Like the first time, it took us two hours to get to the Baliem Valley Hotel where we decided to stay. But this time we hardly noticed the time pass by. First of all, it was very interesting to remark on all the changes which had taken place in Wamena in just 12 months’ time, to compare our last year’s impressions with what we felt today. Secondly, we couldn’t wait to meet our good friends – Isaya (our co-traveler in the first trip into the local jungle) and Ika – the manager of the hotel and the whole Papuan hotel team, where everybody is unnoticeable but at the same time irreplaceable and a personality.

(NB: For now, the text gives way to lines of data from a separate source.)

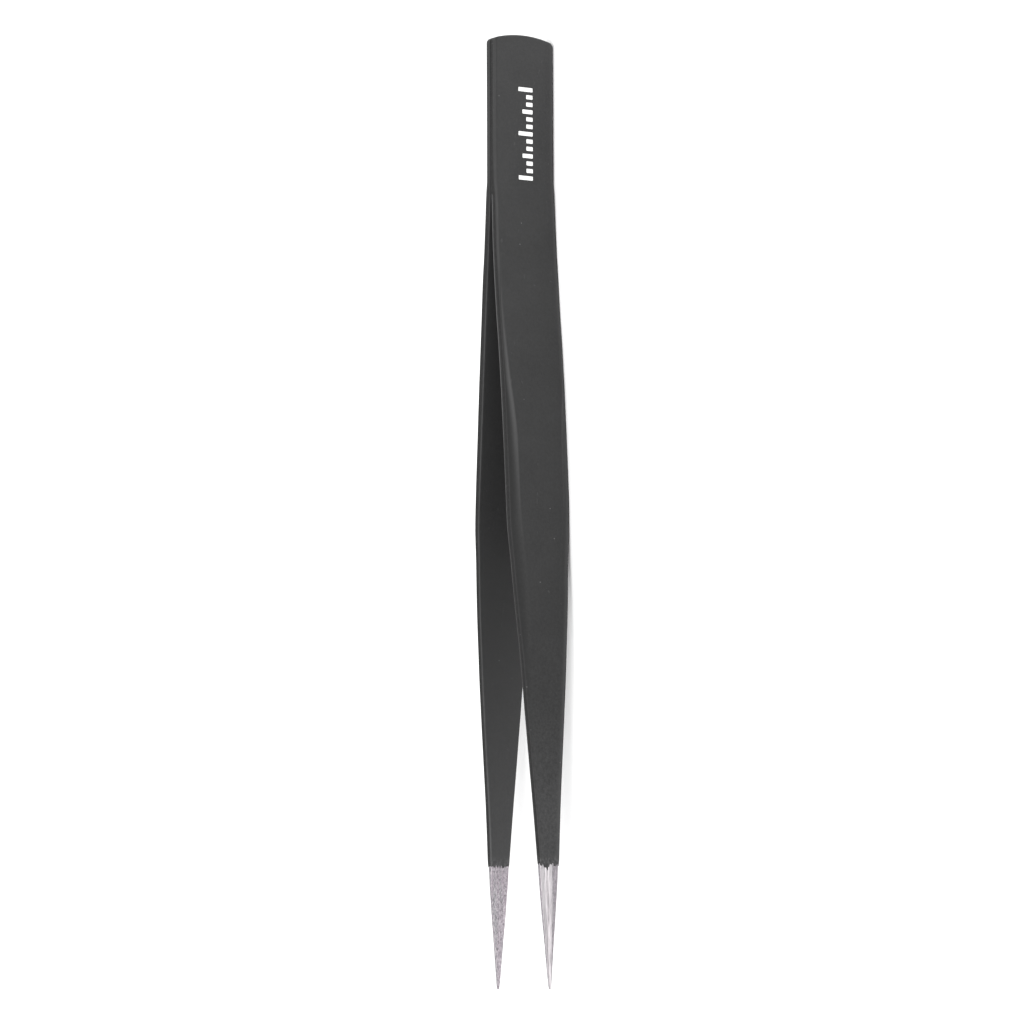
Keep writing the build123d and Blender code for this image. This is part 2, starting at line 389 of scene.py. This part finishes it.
def build_coat(name, side):
    """The epoxy coat of one whole arm, from the tail's end to the ragged edge above the point."""
    end_at = ragged(side)
    body = list(np.arange(2.1, 19, 0.7)) + list(np.arange(19.0, 21.2, 0.3)) + list(np.arange(21.2, 21.9, 0.1)) + list(np.arange(22.0, 103.0, 0.5)) + list(np.arange(103.0, 106.8, 0.2))
    tail_part = np.linspace(106.8, COAT_END, 26)[1:]

    def grid(inset, thin_end):
        out = []
        for s in end_stations(inset) + body + [106.8]:
            x = X_TAIL - s
            row = []
            for y, z, kind in coat_ring(s, inset):
                if inset == 0 and s > 1.6:
                    wob = 0.010 * smooth_noise(x * 0.35, y * 0.5 + side, z * 0.5, 3) + 0.004 * smooth_noise(x * 1.6, y * 2, z * 2, 5)
                    y += wob if (kind < 1.6 or kind == 5) and s > 24 else 0.0
                    z += wob * (1 if z > 0 else -1) * 0.6 if kind == 3 else 0.0
                row.append((x, y, z, kind))
            out.append(row)
        base = coat_ring(COAT_END, inset)
        run, p = [], 0.0
        for j, (y, z, kind) in enumerate(base):
            if j:
                p += math.hypot(y - base[j - 1][0], z - base[j - 1][1])
            run.append(p)
        for s in tail_part:
            f = (s - 106.8) / (COAT_END - 106.8)
            row = []
            for j, (y0, z0, kind) in enumerate(base):
                s_j = 106.8 + f * (end_at(run[j], z0, kind) - 106.8)
                g = max(0.0, 1 - (end_at(run[j], z0, kind) - s_j) / 0.9)
                thin = (0.030 * g * g if thin_end else 0.0)
                y, z, kind = coat_ring(min(s_j, 110.99), inset + thin)[j]
                if thin_end:
                    w = 0.014 * g * smooth_noise(s_j * 3.1, run[j] * 3.3, 2.0, side)
                    y += w if kind <= 2 else (-w if kind >= 4 else 0)
                row.append((X_TAIL - s_j, y, z, kind))
            out.append(row)
        return out

    outer = grid(0.0, True)
    inner = grid(COAT * 0.95, False)
    return make_mesh(name, outer, side, closing=inner)


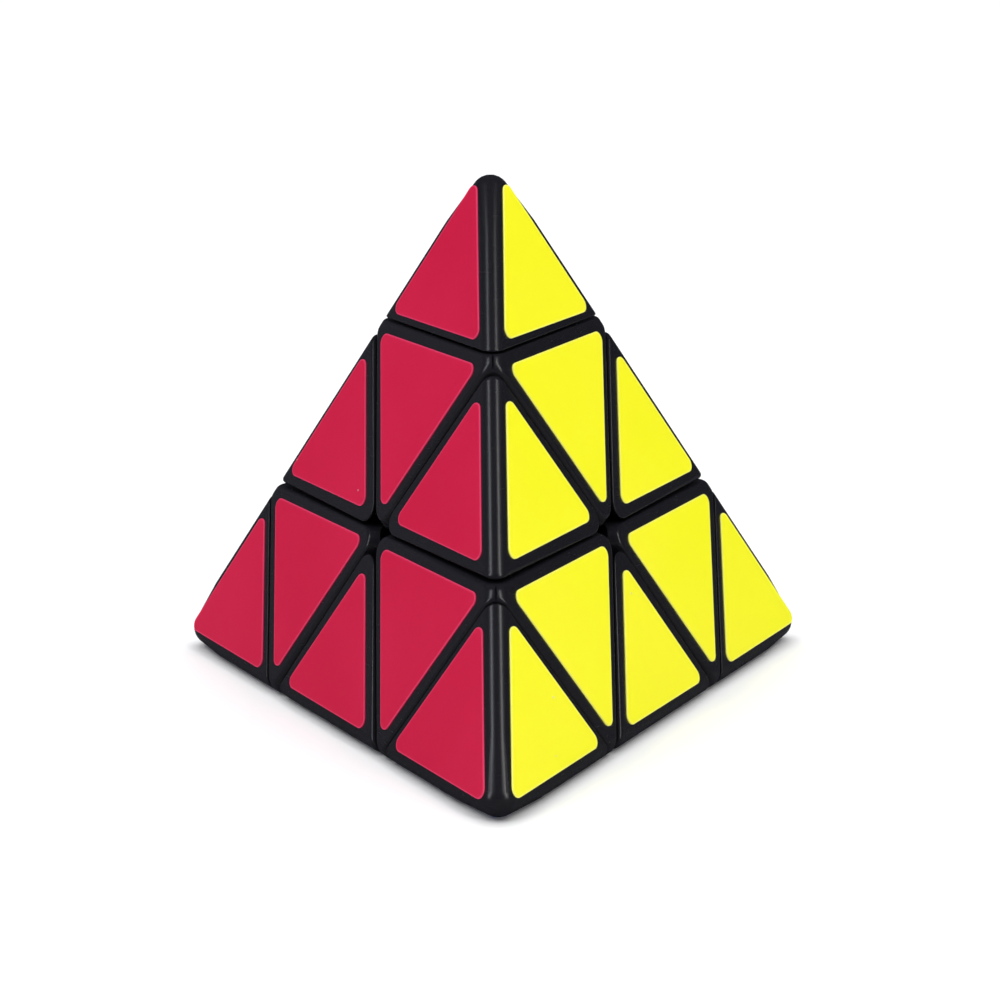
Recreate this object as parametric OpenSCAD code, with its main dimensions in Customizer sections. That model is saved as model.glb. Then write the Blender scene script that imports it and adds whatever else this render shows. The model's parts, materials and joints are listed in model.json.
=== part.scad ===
// Pyramid twisty puzzle: a regular tetrahedron cut into four tips, four centre
// pieces and six edge pieces that turn about four axes around a hidden core.
// Units are millimetres, +Z is up. The origin is under the apex, at the middle of
// the base, on the level that the base stickers rest on.

/* [Overall] */

// Edge length between the sharp corners, before they are rounded
edge_len = 106; // [70:0.5:160]
// Radius of the rounded bar along every outer edge
bar_r = 2.15; // [1:0.05:3]
// Radius of the ball at each of the four points
point_r = 2.85; // [1.5:0.05:4]

/* [Cuts between the pieces] */

// Gap between a tip and the centre piece it turns on
tip_gap = 0.3; // [0.2:0.02:0.6]
// Gap between two layers
layer_gap = 0.4; // [0.2:0.02:0.8]
// How far each layer cut lies outside the middle of a face, in the face's own plane
layer_shift = 0.31; // [0.1:0.01:0.8]
// Small round along every edge of a groove
groove_r = 0.35; // [0.1:0.05:0.6]
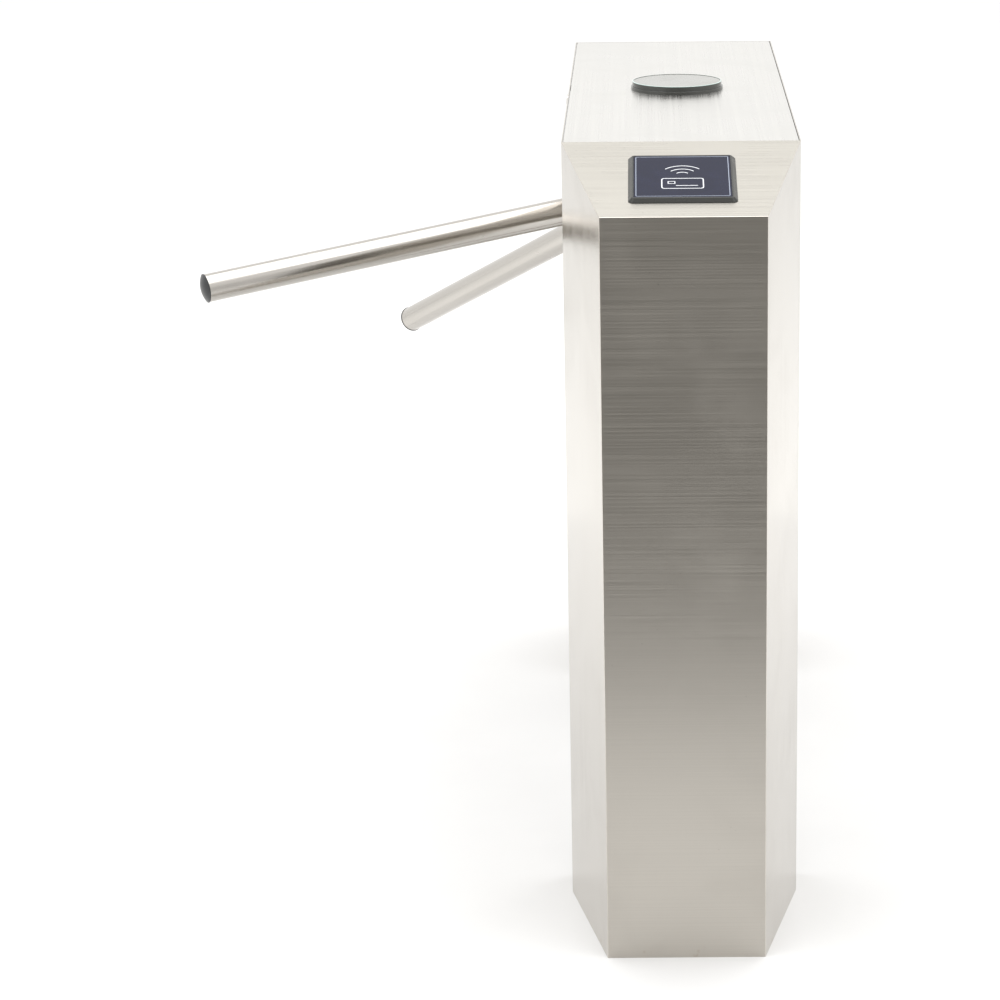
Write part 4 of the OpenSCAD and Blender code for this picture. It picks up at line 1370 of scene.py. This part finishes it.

Isaya, peacefully carving some wood stick on the steps of the hotel, reacted to the arrival of a minibus as a professional: he assumed a dignified air, raised one eyebrow and then after thinking for a short while made a scary facial expression (a true caveman). But when Alexey came out of the car screaming, “Hey, brother, you weren’t expecting us, were you?”, our Papuan friend immediately changed, shed a tear or two and then started jumping and laughing like a child. He gave us all hugs in turn, even shook us a bit, looked into our eyes and then taking our backpacks, pulled them inside the veranda. He dropped something on the way, yelled at some worker for his own clumsiness, arranged some coffee for us, made sure we were ok, personally brought our keys, and resolutely gave our backpacks to the Papuans after having unmistakably determining whose was whose and where they had to be taken.